Most Christians who are habitually tardy have not conceived some ill motive for being late. They do so out of thoughtless habit. But a habitual lack of punctuality is a vice that should be corrected especially when it comes to worship and Bible study.

Failure to be punctual is inconsiderate to others. “Let nothing be done through selfish ambition or conceit, but in lowliness of mind let each esteem others better than himself,” (Phil 2:3). When it come to my involvement with others I must do all I can to have regard for them, especially Christians, and especially in worshiping God.

As an employee I am to be on time; any employee who is habitually tardy indicates his lack of respect for his employer and his fellow workers. Also, if I have a social appointment for dinner at 7:00 and then come dragging in at 7:20, I have shown contempt for my host. If I make an appointment with you, then I owe you punctually. I have no more right to steal your time than I do your money. Horace Mann said it well: “Unfaithfulness in the keeping of an appointment is an act of clear dishonesty. You may as well borrow a person’s money as his time.”

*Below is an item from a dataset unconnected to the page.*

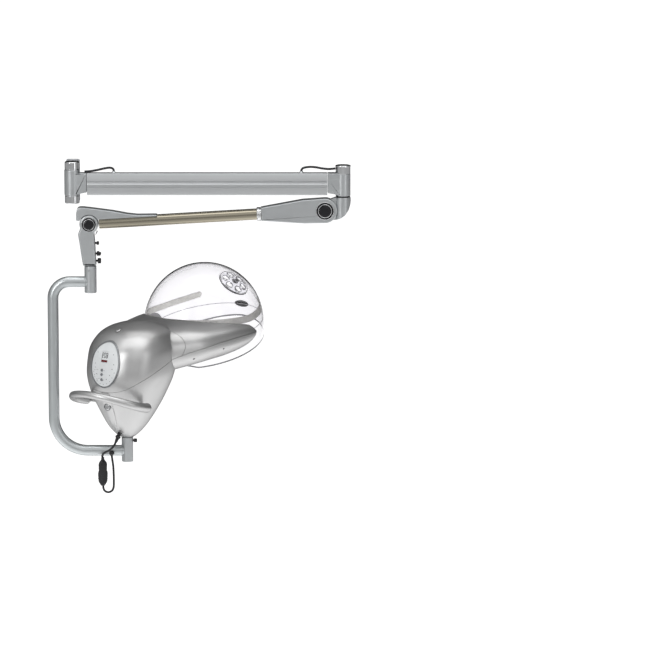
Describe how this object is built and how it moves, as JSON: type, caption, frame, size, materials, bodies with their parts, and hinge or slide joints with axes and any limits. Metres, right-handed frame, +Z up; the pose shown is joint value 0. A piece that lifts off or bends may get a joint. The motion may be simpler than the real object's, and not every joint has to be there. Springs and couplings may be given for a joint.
{
  "type": "hood hair dryer",
  "caption": "Wall-mounted salon hood dryer: jointed boom and spring-balanced arm, C-shaped tube frame, teardrop blower body, two-armed duct fork and clear dome.",
  "frame": {"origin": "centre of the wall plate's rear face, which rests on the wall", "axes": "+Z up, +Y into the wall, +X along the boom as it stands folded parallel to the wall"},
  "size_m": [0.8329, 0.6126, 0.9188],
  "materials": {
    "cast_silver": "satin metallic silver paint on die castings",
    "tube_silver": "satin metallic silver coat on bent tube",
    "shell_silver": "moulded shell with satin metallic silver lacquer",
    "aluminium": "fine-drawn clear anodised extrusion",
    "chrome": "polished chrome plate",
    "nickel_tube": "warm champagne nickel plate on steel tube",
    "steel": "zinc-plated steel",
    "black_plastic": "black moulded plastic",
    "black_gloss": "gloss black moulding",
    "clear_shell": "clear polycarbonate with a faint grey tint",
    "grey_strip": "beige-grey translucent lining strip",
    "panel_face": "pale silver membrane and keys",
    "display_window": "dark red-tinted window",
    "board": "circuit board and mica heater carrier"
  },
  "bodies": {
    "wall_bracket": {"wall_plate": "steel", "wall_screw_lower": "steel", "wall_screw_upper": "steel", "upper_lug": "chrome", "lower_lug": "chrome", "post_pin": "steel"},
    "boom": {"boom_hub": "cast_silver", "hub_bush_upper": "black_plastic", "hub_bush_lower": "black_plastic", "boom_profile": "aluminium", "elbow_hub": "cast_silver", "elbow_cap": "chrome", "boom_lead_left": "black_plastic", "boom_lead_right": "black_plastic"},
    "elbow": {"knuckle": "cast_silver", "elbow_spindle": "steel", "elbow_washer": "black_plastic"},
    "balanced_arm": {"arm_housing": "cast_silver", "arm_pivot_bolt": "black_gloss", "arm_tube": "nickel_tube", "arm_collar": "chrome", "balance_spring": "steel", "arm_end_cover": "cast_silver"},
    "wrist": {"wrist_housing": "cast_silver", "wrist_pivot_bolt": "black_gloss", "wrist_lock_screw": "black_plastic"},
    "wrist_lever": {"wrist_lock_lever": "black_plastic"},
    "wrist_clamp_knob": {"wrist_knob": "black_plastic"},
    "c_frame": {"upper_fitting": "cast_silver", "frame_spigot": "steel", "c_tube": "tube_silver", "lower_stub": "cast_silver", "cord_ball": "black_plastic", "cord_connector": "black_plastic", "cord_loop": "black_plastic"},
    "swivel_lock": {"frame_lock_knob": "black_plastic"},
    "dryer_head": {"lower_shell": "shell_silver", "rear_cover": "shell_silver", "fork_cover": "shell_silver", "control_panel": "panel_face", "display": "display_window", "control_board": "board", "spine_strip": "shell_silver", "handle": "shell_silver", "dome": "clear_shell", "vent_plate": "clear_shell", "badge": "black_gloss", "side_strip_left": "grey_strip", "side_strip_right": "grey_strip", "motor": "steel", "heater": "board", "cord_gland": "black_plastic", "cord_lead": "black_plastic"},
    "fan": {"impeller": "black_plastic"},
    "vent": {"vent_shutter": "black_plastic"},
    "heat_key": {"heat_button": "panel_face"},
    "air_key": {"air_button": "panel_face"},
    "time_key": {"time_button": "panel_face"},
    "power_key": {"power_button": "black_gloss"},
    "thermostat": {"top_knob": "shell_silver"}
  },
  "joints": [
    {"name": "boom_swing", "type": "hinge", "parent": "wall_bracket", "child": "boom", "pos_m": [0, -0.048, 0], "axis": [0, 0, 1], "range_deg": [-180, 0]},
    {"name": "elbow_swing", "type": "hinge", "parent": "boom", "child": "elbow", "pos_m": [0.7408, -0.048, -0.04], "axis": [0, 0, 1], "range_deg": [-180, 180]},
    {"name": "arm_lift", "type": "hinge", "parent": "elbow", "child": "balanced_arm", "pos_m": [0.6916, -0.048, -0.077], "axis": [0, 1, 0], "range_deg": [-45, 0]},
    {"name": "wrist_level", "type": "hinge", "parent": "balanced_arm", "child": "wrist", "pos_m": [0.0454, -0.048, -0.1147], "axis": [0, 1, 0], "range_deg": [0, 45]},
    {"name": "lever_turn", "type": "hinge", "parent": "wrist", "child": "wrist_lever", "pos_m": [0.07, -0.048, -0.197], "axis": [1, 0, 0], "range_deg": [-30, 30]},
    {"name": "wrist_knob_turn", "type": "hinge", "parent": "wrist", "child": "wrist_clamp_knob", "pos_m": [0.07, -0.048, -0.217], "axis": [1, 0, 0], "range_deg": [-180, 180]},
    {"name": "frame_swivel", "type": "hinge", "parent": "wrist", "child": "c_frame", "pos_m": [0.048, -0.048, -0.231], "axis": [0, 0, 1], "range_deg": [-90, 90]},
    {"name": "swivel_lock_turn", "type": "hinge", "parent": "c_frame", "child": "swivel_lock", "pos_m": [0.165, -0.048, -0.719], "axis": [1, 0, 0], "range_deg": [-180, 180]},
    {"name": "hood_swivel", "type": "hinge", "parent": "c_frame", "child": "dryer_head", "pos_m": [0.1458, -0.048, -0.708], "axis": [0, 0, 1], "range_deg": [-60, 60], "deforming": ["cord_lead"]},
    {"name": "fan_spin", "type": "hinge", "parent": "dryer_head", "child": "fan", "pos_m": [0.15904, -0.03043, -0.488], "axis": [0, 0, 1], "continuous": true},
    {"name": "vent_turn", "type": "hinge", "parent": "dryer_head", "child": "vent", "pos_m": [0.43714, 0.33862, -0.334], "axis": [0.4784, 0.6349, 0.6066], "range_deg": [0, 30]},
    {"name": "heat_press", "type": "slide", "parent": "dryer_head", "child": "heat_key", "axis": [0.6018, 0.7986, 0], "range_m": [0, 0.0015], "stiffness_N_per_m": 300, "springref_m": -0.002},
    {"name": "air_press", "type": "slide", "parent": "dryer_head", "child": "air_key", "axis": [0.6018, 0.7986, 0], "range_m": [0, 0.0015], "stiffness_N_per_m": 300, "springref_m": -0.002},
    {"name": "time_press", "type": "slide", "parent": "dryer_head", "child": "time_key", "axis": [0.6018, 0.7986, 0], "range_m": [0, 0.0015], "stiffness_N_per_m": 300, "springref_m": -0.002},
    {"name": "power_press", "type": "slide", "parent": "dryer_head", "child": "power_key", "axis": [0.6018, 0.7986, 0], "range_m": [0, 0.002], "stiffness_N_per_m": 400, "springref_m": -0.002},
    {"name": "thermostat_turn", "type": "hinge", "parent": "dryer_head", "child": "thermostat", "pos_m": [0.12474, -0.07595, -0.407], "axis": [-0.2546, -0.3379, 0.9061], "range_deg": [-135, 135]}
  ],
  "couplings": [
    {"joint": "wrist_level", "follows": "arm_lift", "ratio": -1}
  ]
}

“Be kindly affectionate to one another with brotherly love, in honor giving preference to one another; not lagging in diligence . . .” (Rom 12:10-11). If I am habitually tardy to Bible class, then I am not honoring the teacher or others within the class I am disrupting. Teachers have diligently prepared and are donating their time to teach me. If I lack punctually then I am telling them I do not respect their work, their sacrifices or their dedication. Furthermore, I disrespect my fellow classmates by disrupting them when I come in late.

“For where two or three are gathered together in My name, I am there in the midst of them,” (Matt 18:20). I seriously doubt that if we had the occasion to have an appointment with the President or some celebrity we would be so inconsiderate that we would be late. In all probability we would leave early to make certain we would not be late. If we honor the fact that Jesus is in our assemblies and that we are keeping an appointment with Him, then we will be punctual in keeping that appointment.

When we are late for these meetings to worship God or to learn of God, it may be indicative that God is not as important as whatever causes us to be late. Of course, I am not saying that all lateness for worship and Bible studies would fall into this callousness. But if we are habitually late we should examine our attitude towards the Lord. One who is generally on time for other appointments but is habitually late for worship or Bible study is probably experiencing some serious spiritual backsliding. One who is normally late for all “church appointments” is probably also is suffering some form of tardiness within the soul. No one who genuinely loves Christ can be late for an appointment with Him without feeling shame and embarrassment. “And you shall love the Lord your God with all your heart, with all your soul, with all your mind, and with all your strength. This is the first commandment,” (Mk 12:30).

Often one comes in late and disrupts the other worshipers by asking them to either move down or step out in the aisle to let the late-comer pass. This obstructs the worship of the one being disturbed. This seems to me to be a violation of the “golden rule.” “Therefore, whatever you want men to do to you, do also to them . . .” (Matt 7:12). I am sure that we would not like to be disturbed. Suppose you are the one who is asked to move? Suppose you are teaching a class and many within the class come in several minutes late?

“A man who has friends must himself be friendly, but there is a friend who sticks closer than a brother,” (Prov 18:24). When we arrive several minutes before “the appointed time” we have opportunities to visit and show ourselves to be friendly. Niccolo Machiavelli said: “Tardiness often robs us of opportunity, and the dispatch of our forces.” When we come in late we miss so many opportunities to visit with our brethren. We miss the prospects of meeting and talking with those who might be visiting with us. Just spending a little time with those brothers and sisters, seeing how they are and often having some meaningful spiritual conversation is so uplifting. If I come in late, I miss this opportunity.

Furthermore, sometimes there may be some visitors with a “lost look” standing in the foyer. These need someone to come up and make them feel welcomed and at ease.